Some workers within the EC, in separate interviews with the Daily Graphic over the weekend concerning who replaces Dr Afari-Gyan from within the EC, indicated their preference for Mrs Georgina Opoku Amankwaa, the current Deputy Commissioner in charge of Administration.
They contended that as a person with a legal brain, she was far better placed to be accepted as the new chairman than Mr Sulley.
In their view, although Mr Sulley had risen through the ranks of the EC from being Brong Ahafo Regional Director, the Director in charge of Research, Monitoring and Evaluation to Deputy Chairman in 2012, Mrs Agyei brought some freshness in continuity to the job and would be easily accepted.
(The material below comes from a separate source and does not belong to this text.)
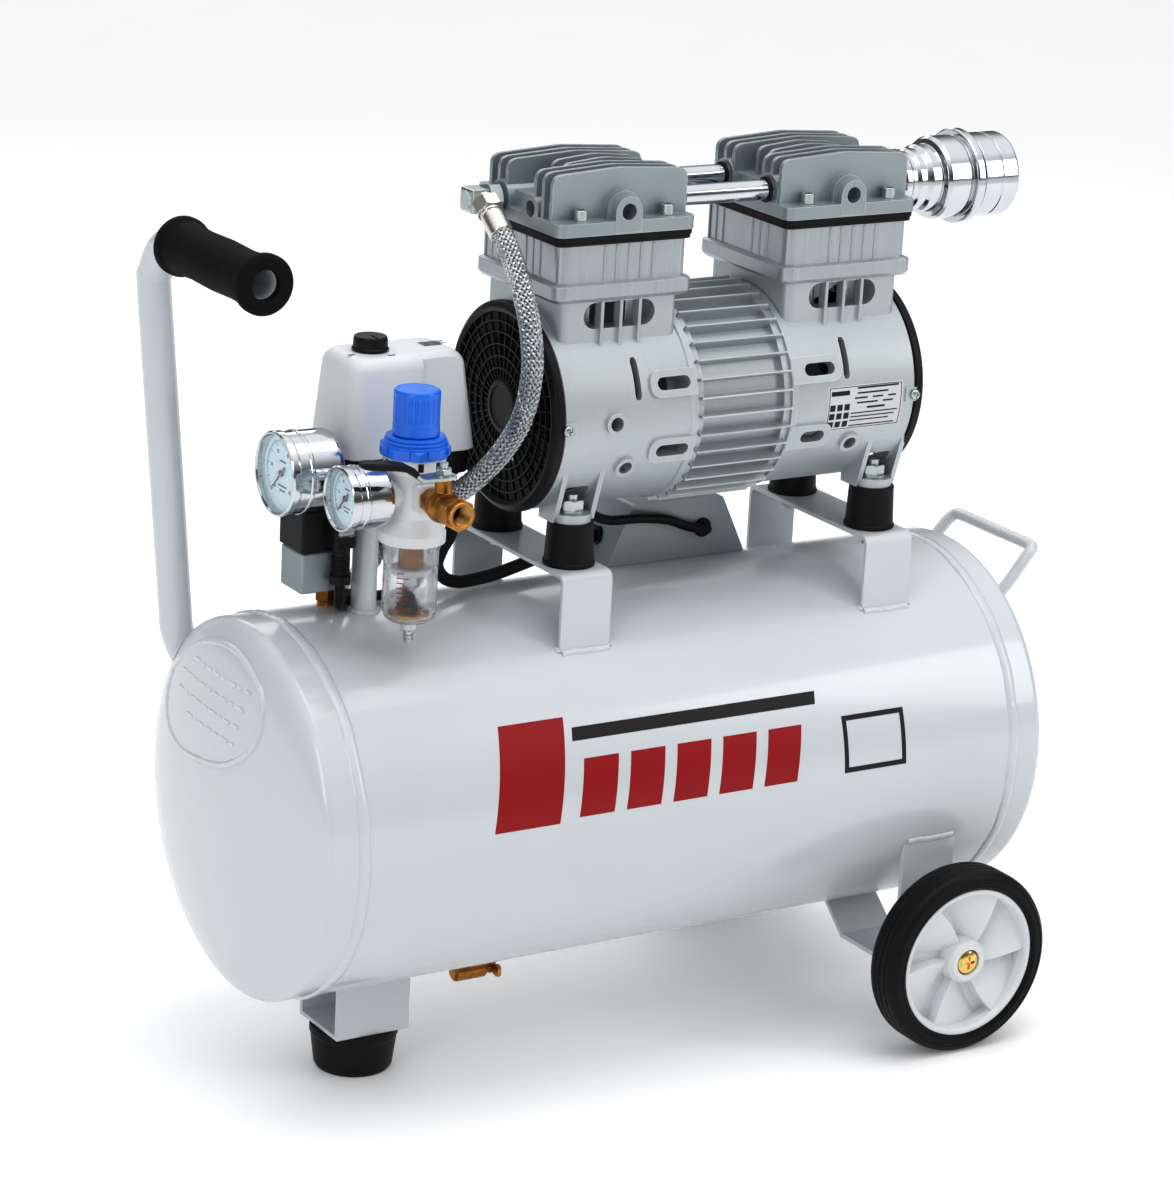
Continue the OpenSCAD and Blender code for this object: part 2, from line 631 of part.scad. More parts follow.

Justice Dzamefe became a popular name in media circles after he was appointed Chairman of the presidential commission in 2014.
He was tasked to help Ghanaians understand how a promising Black Stars team crashed out of the FIFA World Cup in a shambolic and disgraceful manner and the matters arising thereof.
Firm but jovial when he needed to calm tensions, the judge was on national television for a month as top officials in football circles gave testimony at the commission.
He mockingly told a former Sports Minister: “We will use you as a guinea pig to make our corrections.”
Some political watchers also note that the EC finds itself in a mess because of the lack of legal knowledge at the top and since the chairmanship position is equivalent to that of a Court of Appeal judge, then Justice Dzamefe looks the most capable for it.
The United States 2015 “Martin Luther King Jr Award for Peace and Social Justice” conferred on Dr Akwetey is the latest testament to his contribution to governance issues in Ghana.
Dr Akwetey left academia in Canada to form IDEG in 2000 as an independent, not-for-profit policy research and advocacy organisation which has grown to become a notable voice of reason in public discourse on governance issues.